Mr. Anderson was the former publisher and editor of the Chattanooga Free Press and one of the longest-serving newspapermen in the nation.  He began a 70-year career at the Chattanooga Free Press where he was hired as a reporter at age 16 when World War II had decimated the newsroom's staff. Over the years he wrote feature stories and worked every news assignment from police to business to courts, before covering the Tennessee Legislature and politics at all levels of government, including five national presidential conventions.


He was named editor of the Free Press in April 1958, after writing many of the editorials as associate editor since 1948. Mr. Anderson was named president and publisher of the Chattanooga Free Press in June 1990.  Following the sale of the afternoon Chattanooga Free Press in 1998 and its merger with the morning Chattanooga Times in 1999, he continued as editor of the Free Press editorial page.


He traveled the world, often to global hot spots, returning with news accounts for his readers. He was a civilian guest on a Navy tour when the Cuban missile crisis occurred in 1962. His ship became a part of the U.S. Navy's blockade of Communist Cuba. He was taken aboard a Navy destroyer escort in the middle of the night to be returned to the United States. His stories were the first eyewitness news accounts from that naval blockade.

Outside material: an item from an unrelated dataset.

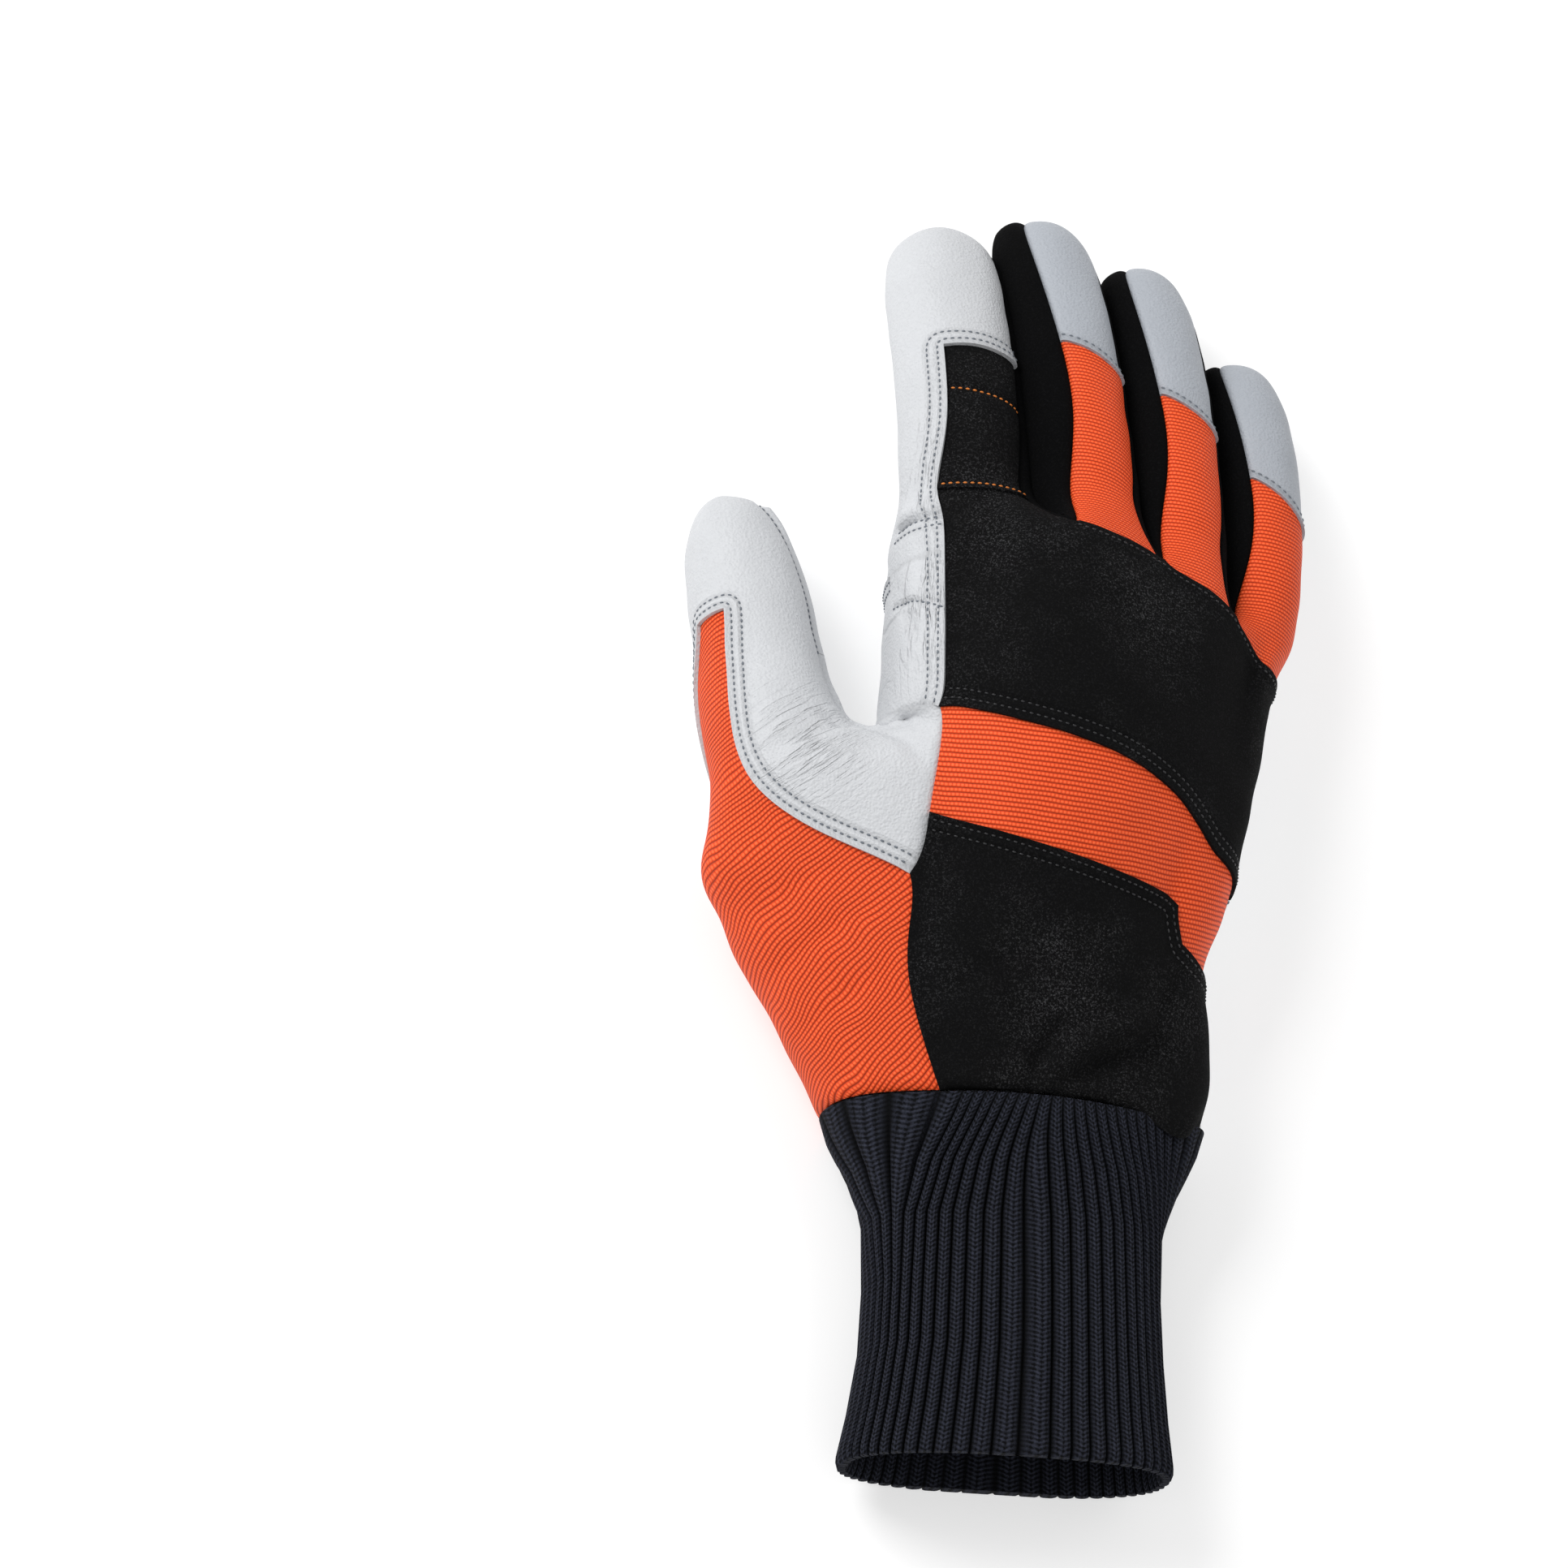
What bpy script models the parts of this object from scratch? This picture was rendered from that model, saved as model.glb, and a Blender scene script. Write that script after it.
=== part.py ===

Born in Trenton, Kentucky, he lived in Nashville from age 2 to 4 and became a Chattanoogan in 1930.  As a boy he carried a newspaper route.  On two occasions as a youth, he won Sons of the American Revolution Good Citizenship Awards.   Mr. Anderson attended Glenwood Elementary School, where he started a school paper. He attended Brainerd Junior High, and was a 1943 graduate of Chattanooga High School, where he served on the school newspaper. He was the band drum major and was a captain in the Junior Reserve Officers Training Corps.  He graduated from the University of Chattanooga in three years, interrupted by 21 months of service in the Air Force Aviation Cadet Program.